Honestly, it is hard to decipher what is true or not. He calls his wife a film executive, when she was an office manager? They’ve had financial troubles for a long time and she never took another job? Still maintains a costly home and borrows to pay for weddings. He has not seen the light. He has merely stopped eating out and going on vacation.

@emiliybee, It was a mixture of circumstances that put him in his situation.

He is squeezed. He knows what it is like to be squeezed. According to posters here, he is up to his eyeballs in debt. He has very little net worth. He probably is middle class. If he is the wrong messenger, then so are Bernie and Hillary. (I hope this flies). :slight_smile:

A lot of upper middle class people are saving and they are still getting squeezed. Do you know what kind of house you can buy in SF with an income of $125,000? An imaginary house.

@dstark I think many put him down as a form of avoiding fear. If those of us who struggle financially do so because we are stupid or did something to deserve it then they are safe because they aren’t stupid and don’t deserve it.

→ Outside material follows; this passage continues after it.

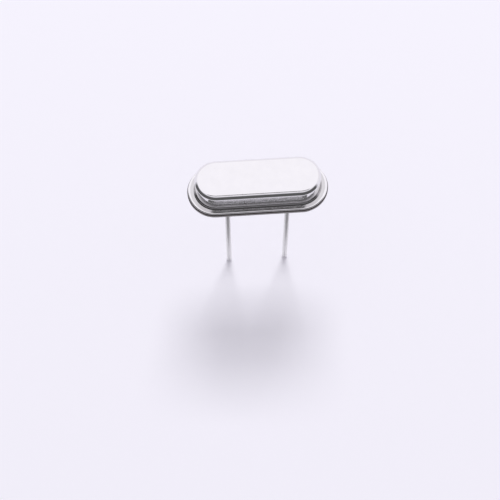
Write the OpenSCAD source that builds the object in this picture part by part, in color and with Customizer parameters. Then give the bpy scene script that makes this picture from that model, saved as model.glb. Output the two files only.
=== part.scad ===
// Low-profile two-lead quartz crystal in a welded metal can.
// X runs along the row of leads, Z is up, and the origin is the centre of the face that meets the board.

/* [Can] */
// Length of the can across its round ends, without the flange
can_l = 9.8; // [8.15:0.05:12]
// Width of the can, which is also the diameter of its round ends
can_w = 3.4; // [2.8:0.05:5]
// Height of the finished part, from the board to the top of the can
part_h = 2.3; // [1.9:0.1:5]
// Thickness of the can's sheet
can_t = 0.2; // [0.15:0.01:0.25]
// Radius of the can's upper edge, on the outside
can_top_r = 0.42; // [0.3:0.01:0.6]
// Radius of the bend between the can's wall and its flange, on the outside
can_foot_r = 0.2; // [0.1:0.01:0.3]

/* [Flange] */
// How far the header's flange stands out past the can's wall along its sides
side_reach = 0.5; // [0.35:0.01:0.8]
// How far the header's flange stands out past the can's wall at its round ends
end_reach = 0.625; // [0.35:0.005:0.8]
// How far the can's flange stops short of the header's edge
flange_step = 0.05; // [0.02:0.01:0.1]
// Radius on the outer edges of both flanges
flange_edge_r = 0.08; // [0.04:0.01:0.09]

/* [Header] */
// Thickness of the header's sheet
header_t = 0.3; // [0.2:0.01:0.4]
// How far the header's middle is pressed up into the can
header_rise = 0.25; // [0.15:0.01:0.3]
// Gap between the header's pressed middle and the can's wall
locating_gap = 0.06; // [0.03:0.01:0.15]
// Radius of the header's pressed edges
press_r = 0.12; // [0.05:0.01:0.15]
// Bore of each eyelet, which the glass fills
eyelet_d = 1.2; // [0.9:0.05:1.5]
// Wall thickness of each eyelet
eyelet_t = 0.18; // [0.1:0.01:0.25]
// Gap between the lower ends of the eyelets and the board
eyelet_lift = 0.08; // [0.04:0.01:0.12]

/* [Glass] */
// How far the glass stands up past the header
glass_proud = 0.05; // [0.02:0.01:0.1]
// Depth of the ring-shaped hollow in each end of the glass
meniscus = 0.05; // [0.02:0.01:0.08]
// Width of the flat rim on each side of that hollow
meniscus_rim = 0.03; // [0.02:0.01:0.05]

/* [Leads] */
// Distance between the centres of the two leads
lead_pitch = 4.88; // [4:0.01:6]
// Diameter of a finished lead, outside the glass
lead_d = 0.43; // [0.35:0.01:0.52]
// Thickness of the tin on a lead, which covers it up to the board face
tin_t = 0.01; // [0.005:0.005:0.02]
// Length of a lead below the board face
lead_l = 12.7; // [3:0.1:15.5]
// Chamfer on the cut end of a lead
lead_chamfer = 0.06; // [0.02:0.01:0.1]
// Diameter of the flattened head at the inner end of a lead
head_d = 0.85; // [0.65:0.01:0.88]
// Thickness of that head
head_t = 0.1; // [0.05:0.01:0.15]

/* [Clips] */
// Thickness of the clips' sheet
clip_t = 0.08; // [0.05:0.01:0.12]
// Diameter of the round pad that is welded to the lead's head
clip_pad_d = 0.8; // [0.75:0.01:0.9]
// Width of the arm that runs out from the pad
clip_arm_w = 0.5; // [0.3:0.05:0.7]
// Width of the upright that holds the blank
clip_w = 1.1; // [0.9:0.05:1.5]
// Inside radius of the bend between arm and upright
clip_bend_r = 0.08; // [0.04:0.01:0.1]
// How far the blank's end passes through the upright
clip_overrun = 0.2; // [0.1:0.01:0.3]
// Gap on each side of the blank in its slot
slot_gap = 0.04; // [0.03:0.01:0.08]
// How far the top of the upright stays below the blank's upper edge
clip_drop = 0.15; // [0.05:0.01:0.25]

/* [Crystal] */
// Thickness of the quartz blank
blank_t = 0.15; // [0.1:0.01:0.25]
// Free space between the blank's ends and the can
blank_end_gap = 0.75; // [0.5:0.05:1]
// Free space between the can's roof and the blank's upper edge
roof_gap = 0.15; // [0.1:0.01:0.25]
// Free space between the clips' arms and the blank's lower edge
blank_lift = 0.1; // [0.05:0.01:0.15]
// Chamfer along the blank's long edges and ends
blank_chamfer = 0.02; // [0.01:0.01:0.03]
// Length of the electrode's field in the middle of the blank
electrode_l = 4; // [2:0.1:4.5]
// Thickness of the electrode film
electrode_t = 0.02; // [0.01:0.005:0.025]
// Bare margin between the electrode's field and the blank's long edges
electrode_margin = 0.12; // [0.05:0.01:0.2]
// Width of the electrode's tail, which runs out to one clip
tail_w = 0.5; // [0.3:0.05:0.55]
// Radius of each dot of conductive adhesive
dot_r = 0.24; // [0.15:0.01:0.25]

/* [Hidden] */
$fn = 96;
// How far a cutting shape runs past what it cuts
over = 1;

// Half the length of the straight middle, between the centres of the round ends
half_mid = (can_l - can_w) / 2;
can_r = can_w / 2;
// The flange's round ends have centres of their own, because it stands out further there
flange_half_mid = half_mid + end_reach - side_reach;
flange_r = can_r + side_reach;
can_flange_r = flange_r - flange_step;
can_flange_top = header_t + can_t;

// The header's middle fits inside the can, and its hollow underside follows at the sheet's thickness
middle_r = can_r - can_t - locating_gap;
hollow_r = middle_r - header_t;
header_top = header_t + header_rise;

lead_x = lead_pitch / 2;
lead_r = lead_d / 2;
core_r = lead_r - tin_t;
eyelet_r = eyelet_d / 2;
glass_top = header_top + glass_proud;
head_top = glass_top + head_t;
arm_top = head_top + clip_t;

// The blank stands on edge between the clips' arms and the can's roof
blank_l = can_l - 2 * can_t - 2 * blank_end_gap;
blank_bottom = arm_top + blank_lift;
blank_top = part_h - can_t - roof_gap;
blank_h = blank_top - blank_bottom;
blank_mid_z = (blank_top + blank_bottom) / 2;

// Inner face of each clip's upright, measured from the centre
upright_x = blank_l / 2 - clip_overrun - clip_t;

// Carries a section, drawn as (distance from the middle line, height), along a straight middle
// and round both ends. half is the distance from the centre to the middle of each round end.
module sweep_oblong(half) {
    for (side = [-1, 1])
        translate([side * half, 0, 0])
            rotate([0, 0, -90 * side])
                rotate_extrude(angle = 180)
                    children();
    translate([-half, 0, 0])
        rotate([90, 0, 90])
            linear_extrude(2 * half) {
                children();
                mirror([1, 0])
                    children();
            }
}

// Section from the middle line out to reach, from bottom to top, with a rounded upper outer corner
module block_section(reach, bottom, top, r) {
    translate([0, bottom])
        square([reach, top - bottom - r]);
    translate([0, bottom])
        square([reach - r, top - bottom]);
    translate([reach - r, top - r])
        circle(r);
}

// Section of the wedge between the corner at (x, z) and the circle of radius r that rounds it
module corner_wedge(x, z, r) {
    difference() {
        translate([x, z])
            square(r);
        translate([x + r, z + r])
            circle(r);
    }
}

module can_outside_section() {
    block_section(can_r, header_t, part_h, can_top_r);
    corner_wedge(can_r, can_flange_top, can_foot_r);
}

module can_inside_section() {
    block_section(can_r - can_t, header_t - over, part_h - can_t, can_top_r - can_t);
    corner_wedge(can_r - can_t, header_t, can_foot_r + can_t);
}

// Drawn can, with a flange at its foot
module can() {
    color("gainsboro")
        difference() {
            union() {
                sweep_oblong(half_mid)
                    can_outside_section();
                sweep_oblong(flange_half_mid)
                    block_section(can_flange_r, header_t, can_flange_top, flange_edge_r);
            }
            sweep_oblong(half_mid)
                can_inside_section();
        }
}

// The flange is rounded along its lower edge
module header_flange_section() {
    mirror([0, 1])
        block_section(flange_r, -header_t, 0, flange_edge_r);
}

module header_hollow_section() {
    block_section(hollow_r, -over, header_rise, press_r);
    corner_wedge(hollow_r, 0, press_r);
}

// Pressed sheet with a flange and a middle that is raised into the can
module header_sheet() {
    difference() {
        union() {
            sweep_oblong(flange_half_mid)
                header_flange_section();
            sweep_oblong(half_mid)
                block_section(middle_r, 0, header_top, press_r);
        }
        sweep_oblong(half_mid)
            header_hollow_section();
    }
}

// Header: the pressed sheet with its two eyelets
module header() {
    color("lightgray")
        difference() {
            union() {
                header_sheet();
                for (side = [-1, 1])
                    translate([side * lead_x, 0, eyelet_lift])
                        cylinder(h = header_rise + header_t / 2 - eyelet_lift, r = eyelet_r + eyelet_t);
            }
            for (side = [-1, 1])
                translate([side * lead_x, 0, -over])
                    cylinder(h = header_top + 2 * over, r = eyelet_r);
        }
}

// Section of the ring-shaped hollow, whose bottom lies at height 0
module meniscus_cut() {
    half_width = (eyelet_r - core_r) / 2 - meniscus_rim;
    r = (half_width * half_width + meniscus * meniscus) / (2 * meniscus);
    translate([(eyelet_r + core_r) / 2, r])
        circle(r);
}

// Glass fused between a lead and its eyelet
module glass_bead(side) {
    color("darkslategray")
        translate([side * lead_x, 0, 0])
            rotate_extrude()
                difference() {
                    translate([core_r, eyelet_lift])
                        square([eyelet_r - core_r, glass_top - eyelet_lift]);
                    translate([0, glass_top - meniscus])
                        meniscus_cut();
                    translate([0, eyelet_lift + meniscus])
                        mirror([0, 1])
                            meniscus_cut();
                }
}

// Round lead: tinned below the board face, bare through the glass, with a flattened head inside the can
module lead(side) {
    color("silver")
        translate([side * lead_x, 0, 0]) {
            translate([0, 0, lead_chamfer - lead_l])
                cylinder(h = lead_l - lead_chamfer, r = lead_r);
            translate([0, 0, -lead_l])
                cylinder(h = lead_chamfer, r1 = lead_r - lead_chamfer, r2 = lead_r);
            cylinder(h = glass_top, r = core_r);
            translate([0, 0, glass_top])
                cylinder(h = head_t, d = head_d);
        }
}

// Section of the bent clip, along X and up Z, from the arm's start to the upright's top
module clip_section() {
    bend_x = upright_x - clip_bend_r;
    bend_z = arm_top + clip_bend_r;
    translate([lead_x, head_top])
        square([bend_x - lead_x, clip_t]);
    translate([upright_x, bend_z])
        square([clip_t, blank_top - clip_drop - bend_z]);
    intersection() {
        difference() {
            translate([bend_x, bend_z])
                circle(clip_bend_r + clip_t);
            translate([bend_x, bend_z])
                circle(clip_bend_r);
        }
        translate([bend_x, head_top])
            square(clip_bend_r + clip_t);
    }
}

// Spring clip: a pad welded to the lead's head, an arm and a slotted upright
module clip(side) {
    color("darkgray")
        mirror([side < 0 ? 1 : 0, 0, 0]) {
            translate([lead_x, 0, head_top])
                cylinder(h = clip_t, d = clip_pad_d);
            difference() {
                translate([0, clip_w / 2, 0])
                    rotate([90, 0, 0])
                        linear_extrude(clip_w)
                            clip_section();
                // The arm is narrower than the upright
                for (face = [0, 1])
                    mirror([0, face, 0])
                        translate([lead_x - over, clip_arm_w / 2, head_top - over])
                            cube([upright_x - clip_bend_r - lead_x + over, clip_w, clip_t + over]);
                // Slot that takes the blank's end
                translate([upright_x - over, -blank_t / 2 - slot_gap, blank_bottom])
                    cube([clip_t + 2 * over, blank_t + 2 * slot_gap, blank_h]);
            }
        }
}

// Strip of quartz, standing on edge, with its edges chamfered
module quartz_blank() {
    color("aliceblue")
        intersection() {
            translate([0, 0, blank_mid_z])
                cube([blank_l, blank_t, blank_h], center = true);
            // Chamfered section along the length
            rotate([90, 0, 90])
                translate([0, blank_mid_z, -blank_l / 2])
                    linear_extrude(blank_l)
                        chamfered_rectangle(blank_t, blank_h, blank_chamfer);
        }
}

// Centred rectangle with its four corners cut off at 45 degrees
module chamfered_rectangle(w, h, c) {
    polygon([
        [c - w / 2, -h / 2], [w / 2 - c, -h / 2], [w / 2, c - h / 2], [w / 2, h / 2 - c],
        [w / 2 - c, h / 2], [c - w / 2, h / 2], [-w / 2, h / 2 - c], [-w / 2, c - h / 2],
    ]);
}

// Silver film on one face of the blank, with a tail to one clip.
// side: -1 runs the tail to the left clip, 1 to the right clip. face: -1 is the front, 1 the back.
module electrode(side, face) {
    inner_y = face * (blank_t + electrode_t) / 2;
    color("whitesmoke")
        translate([0, inner_y, blank_mid_z]) {
            cube([electrode_l, electrode_t, blank_h - 2 * electrode_margin], center = true);
            translate([side * blank_l / 4, 0, 0])
                cube([blank_l / 2, electrode_t, tail_w], center = true);
        }
}

// Quarter ball of conductive adhesive in the corner between blank and upright.
// It lies on the electrode's tail where lift is the film's thickness.
module adhesive(side, face, lift) {
    color("dimgray")
        mirror([side < 0 ? 1 : 0, 0, 0])
            mirror([0, face < 0 ? 1 : 0, 0])
                intersection() {
                    translate([upright_x, blank_t / 2 + lift, blank_mid_z])
                        sphere(dot_r);
                    translate([upright_x - dot_r - over, blank_t / 2 + lift, blank_mid_z - dot_r - over])
                        cube([dot_r + over, dot_r + over, 2 * (dot_r + over)]);
                }
}

can();
header();
glass_bead(-1);  // left_glass_bead
glass_bead(1);  // right_glass_bead
lead(-1);  // left_lead
lead(1);  // right_lead
clip(-1);  // left_clip
clip(1);  // right_clip
quartz_blank();
electrode(-1, -1);  // front_electrode
electrode(1, 1);  // back_electrode
adhesive(-1, -1, electrode_t);  // left_front_adhesive
adhesive(-1, 1, 0);  // left_back_adhesive
adhesive(1, -1, 0);  // right_front_adhesive
adhesive(1, 1, electrode_t);  // right_back_adhesive
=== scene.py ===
import math

import bpy
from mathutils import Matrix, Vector


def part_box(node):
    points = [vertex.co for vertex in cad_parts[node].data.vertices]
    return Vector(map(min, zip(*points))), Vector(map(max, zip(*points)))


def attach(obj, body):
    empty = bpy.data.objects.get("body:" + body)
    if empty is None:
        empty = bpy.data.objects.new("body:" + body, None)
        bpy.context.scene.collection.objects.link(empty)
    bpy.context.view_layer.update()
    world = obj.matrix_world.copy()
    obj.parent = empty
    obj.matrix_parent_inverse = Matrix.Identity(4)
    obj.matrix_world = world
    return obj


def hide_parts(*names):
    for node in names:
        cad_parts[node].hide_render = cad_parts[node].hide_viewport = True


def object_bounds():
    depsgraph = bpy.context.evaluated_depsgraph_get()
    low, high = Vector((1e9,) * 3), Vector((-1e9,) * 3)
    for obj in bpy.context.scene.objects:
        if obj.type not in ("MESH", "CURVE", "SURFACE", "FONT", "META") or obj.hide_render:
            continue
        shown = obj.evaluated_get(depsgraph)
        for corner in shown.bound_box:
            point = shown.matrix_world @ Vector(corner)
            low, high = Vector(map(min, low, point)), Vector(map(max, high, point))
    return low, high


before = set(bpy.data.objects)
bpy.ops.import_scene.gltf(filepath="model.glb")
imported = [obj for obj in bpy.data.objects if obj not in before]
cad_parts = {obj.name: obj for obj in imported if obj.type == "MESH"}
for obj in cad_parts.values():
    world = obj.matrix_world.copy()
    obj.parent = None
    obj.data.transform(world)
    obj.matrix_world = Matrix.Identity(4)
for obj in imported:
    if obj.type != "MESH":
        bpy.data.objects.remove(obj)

cad_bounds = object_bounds()

# Pieces are worked in millimetres and brought down to metres at the end,
# because bevels of a few hundredths of a millimetre fail at life size.
MM = 0.001
NEAR = 0.0005
NEARER = 0.00005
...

I have $132 to my name right now. Fixing my brakes after my next paycheck means I’ll be eating one meal a day for the next several weeks. Because I let myself get into a pastor to small churches rut I am forever broke. And it takes money to save money. A recent study shows how poor people pay a lot more for toilet paper than wealthier people because we can’t afford to buy in bulk for example. I have to attend a denomination meeting next month (pastors are required to go). It costs $185 plus mileage plus I will lose two days of my secular job. Pastors of large churches (and higher incomes so could afford to pay their own way) will have their ways paid by those churches. I’ll be out $400.

Not whining. I love what I do. But it infuriates me when many who don’t have to struggle are positive that we who do are objects of ridicule.

And before someone says I am splurging on this smart phone. It is required (but not paid for) by my secular employer. It’s how I get assignments and the plans of care for those assignments.